Because that’s what accountancy firms are supposed to do. They don’t exactly work for the company they’re auditing, they kind of work for the public, to reassure everyone in the market and beyond that when a company says it’s in healthy finances, it really is.

It was the job of the accountancy professional to blow the whistle on the dodgy dealings at Carillion. It didn’t. In fact, it helped design the practices which caused the whole thing…

And here’s the real kicker – given that there are only four of them, on aggregate they never lose. So sure, KPMG may be investigated for the clearly shoddy way it authorised accounts for Carillion.

But who got the contract to come in and act as liquidator to try and pick through the bones of the corpse? PWC. It might as well have been the other way round – PWC picking up the consultancy and audit fees, KPMG getting the liquidating gig.

This stuff all goes round in endless circles. I mean, take a wild guess who were the accountants who oversaw the sorry demise of BHS? Yup, it was PWC.

What is so concerning is that not only do these firms simultaneously provide accounting services (to reassure the public and the markets that all is above board) while also acting as consultants (showing firms how to make as much dodgy practice a possible look as if it is above board), they also act as public advisers.

Which is it? The great value to the public promised with one mouth or the fire sale promised to clients with another?

For 20 years now I have played some part in internal government policy making processes where one of the big accountancy firms (or a number of other legal and finance firms which have the same role) has been tasked to advise on the policy. Because they’re ‘neutral’.

Except the result is always a merger, or a new IT system, or the privatisation of assets. At which point the whole cabal descend once again on behalf of their clients.

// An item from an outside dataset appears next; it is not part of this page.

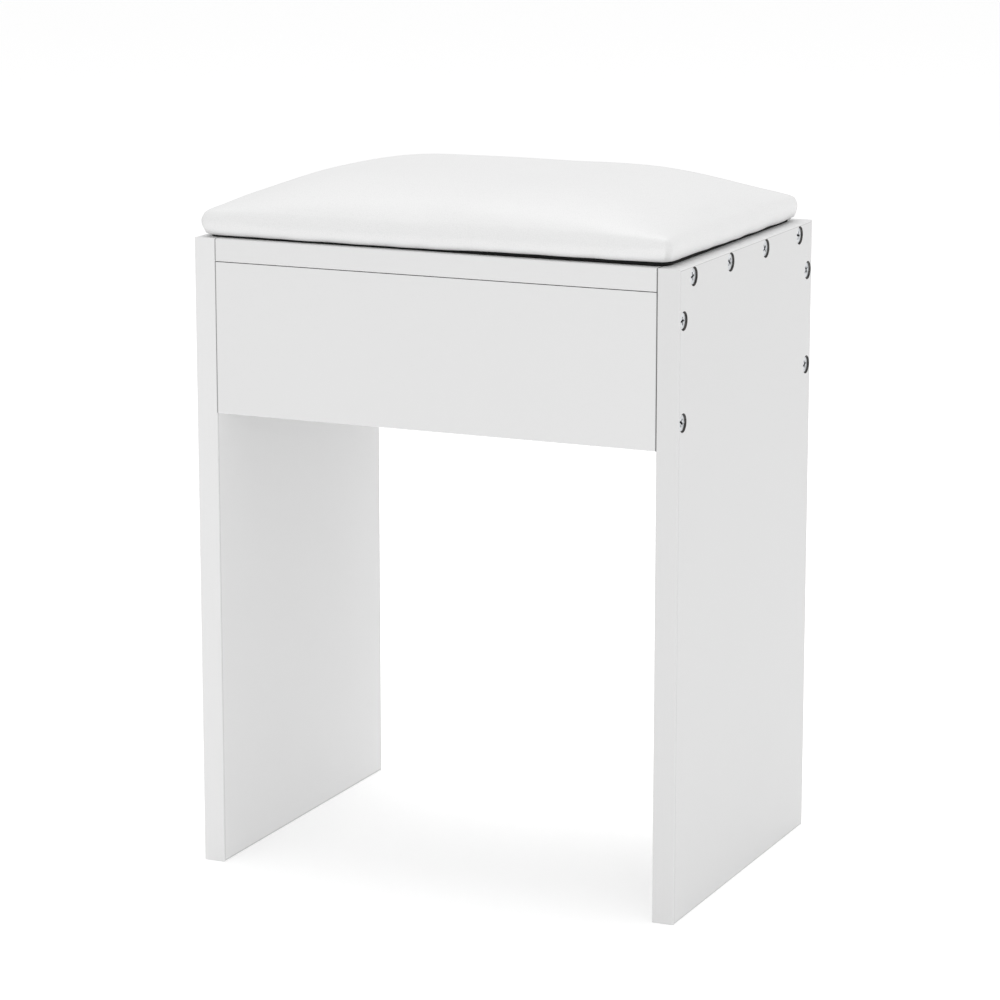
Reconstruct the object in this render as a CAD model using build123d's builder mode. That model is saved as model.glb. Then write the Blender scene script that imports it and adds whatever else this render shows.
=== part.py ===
"""Padded vanity stool: a white board frame screwed through its side panels, with an upholstered seat pad.

Millimetres, +Z up. The front faces -Y and the origin is the middle of the footprint on the floor.
Two side panels stand on the floor. A top board lies flush between them, with a front and a rear apron
under it. Every cut edge that shows is closed with a glued edge band. The seat pad is a plywood base,
a foam block and a stapled cover, closed below by a dust cover, and screwed on from under the top board.
"""
import os

from build123d import *

os.makedirs("parts", exist_ok=True)

# Frame boards
BOARD = 15.0
WIDTH = 338.0
DEPTH = 240.0
PANEL_HEIGHT = 421.0
APRON_REACH = 115.0  # from the panel's top edge down to the apron's bottom edge
APRON_GAP = 0.3  # shadow gap between the top board and an apron
BAND = 1.0  # thickness of an edge band
BAND_ROUND = 0.8  # rounding along a band's outer corners
INNER_WIDTH = WIDTH - 2 * BOARD
APRON_TOP = PANEL_HEIGHT - BOARD - APRON_GAP
APRON_BOTTOM = PANEL_HEIGHT - APRON_REACH

# Frame screws, 7 x 50 with a flat head and a cross recess, driven from outside through the side panels
SCREW_PITCH = 64.0
SCREW_INSET = BOARD / 2  # from the board's edge to the screw's axis
APRON_SCREW_DROP = 33.0  # from the panel's top edge to the first apron screw
SCREW_LENGTH = 50.0
MOUTH_RADIUS = 6.3  # dished mouth in the panel's face
DISH_RADIUS = 2.0  # radius of the dish's hollow wall
HEAD_SINK = 1.1  # the head's face lies this far below the panel's face
HEAD_RADIUS = 5.3
HEAD_RIM = 1.6
HEAD_CONE = 1.6
NECK_RADIUS = 3.4
NECK_LENGTH = 6.0
THREAD_RADIUS = 3.5
THREAD_ROOT = 2.4
THREAD_PITCH = 3.0
THREAD_LEAD, THREAD_FLANK, THREAD_BACK = 0.4, 0.3, 0.15  # shares of the pitch along one ridge
HEAD_EDGE = 0.4  # rounding of the head's edge
RECESS_SPAN = 5.6
RECESS_SLOT = 1.4
RECESS_DEPTH = 2.4
RECESS_TAPER = 10.0
POINT_ROOM = 1.0  # the hole goes this far past the screw's point
FIT = 0.1  # clearance round a screw
SCREW_TURNS = (12, 57, 33, 78, 5, 64, 40, 21)  # how far each cross recess happens to be turned, degrees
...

And this isn’t even to touch on revolving door – these globally wealthy companies ‘donating’ their staff to government where they write tax policy, only to leave and make a lot of money fiddling the tax policies they’ve written.

Now let me be clear; as always we must separate the individual from the system. Many of the individuals from these firms I’ve met and worked with have been diligent and conscientious. Right now, EY is playing a major role in designing the Scottish National Investment Bank. And as far as I can tell, the individuals involved are doing a decent job.

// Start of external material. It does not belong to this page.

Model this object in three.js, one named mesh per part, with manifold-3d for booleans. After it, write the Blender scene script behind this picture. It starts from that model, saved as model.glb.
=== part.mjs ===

But the system stinks – and everyone knows it. Companies advise on the real value of Royal Mail privatisation to government, and the same company advises its clients to get in fast because they’re getting a bargain.

Which is it? The great value to the public promised with one mouth or the fire sale promised to clients with another?

Scotland can’t keep the creeping tendrils of big money from entwining itself all around the system we have.

This is a corruption at the heart of our system. If you are near real decision-making, you will know this. You will be aware of the endless web of interests and influence that big accounting and big finance has across public decision-making.

Ideally there would be proper legislation to stop this – breaking up companies which offer both accounting and consultancy into two separate entities, making illegal the secondment of staff to government where there is a conflict of interest, banning senior civil servants from profiting from these companies after retirement and so on.

But this is all Westminster so there is little hope. Scotland can’t keep the creeping tendrils of big money from entwining itself all around the system we have. But that doesn’t mean we can’t change the system.

Common Weal has produced a lot of thinking in this area. A National Infrastructure Company to keep the financing and project management of infrastructure building in the public interest. A National Statistics Agency to reduce the dependency on commercial consultants for measuring Scotland’s economic and social progress.

A system of National Academies to separate policy development from private interests. A National Investment Bank to disentangle the interests of finance and the interests of public development.

I wish I believed we were at a point where the Scottish Government would have the courage really to challenge the way public policy is made.

I remember that at the time when the Enron scandal broke I was working on a project which had Big Accountancy involvement. I remember watching as the Big Five became the Big Four as the flat-out illegality and corruption of Arthur Anderson (the fifth big global firm) was simply too blatant to get away with.

I remember thinking at the time “surely this must be a turning point? Surely any sensible politician or civil servant will start to rethink the extent to which they have the public interest tangled up in this awful system”.

But dear god that was 17 years ago (my ageing bones just creaked). All that happened is that everyone became better at covering their tracks. The string of scandalous practices hasn’t slowed down – they gave us the banking crisis, in which the big accountancy industries were deeply complicit and every big corporate scandal since.

I wish I believed we were at a point in Scotland where the Scottish Government would have the courage really to challenge the way public policy is made and monitored. But I’m afraid the dependency culture is almost as deep as the Big Four’s pockets.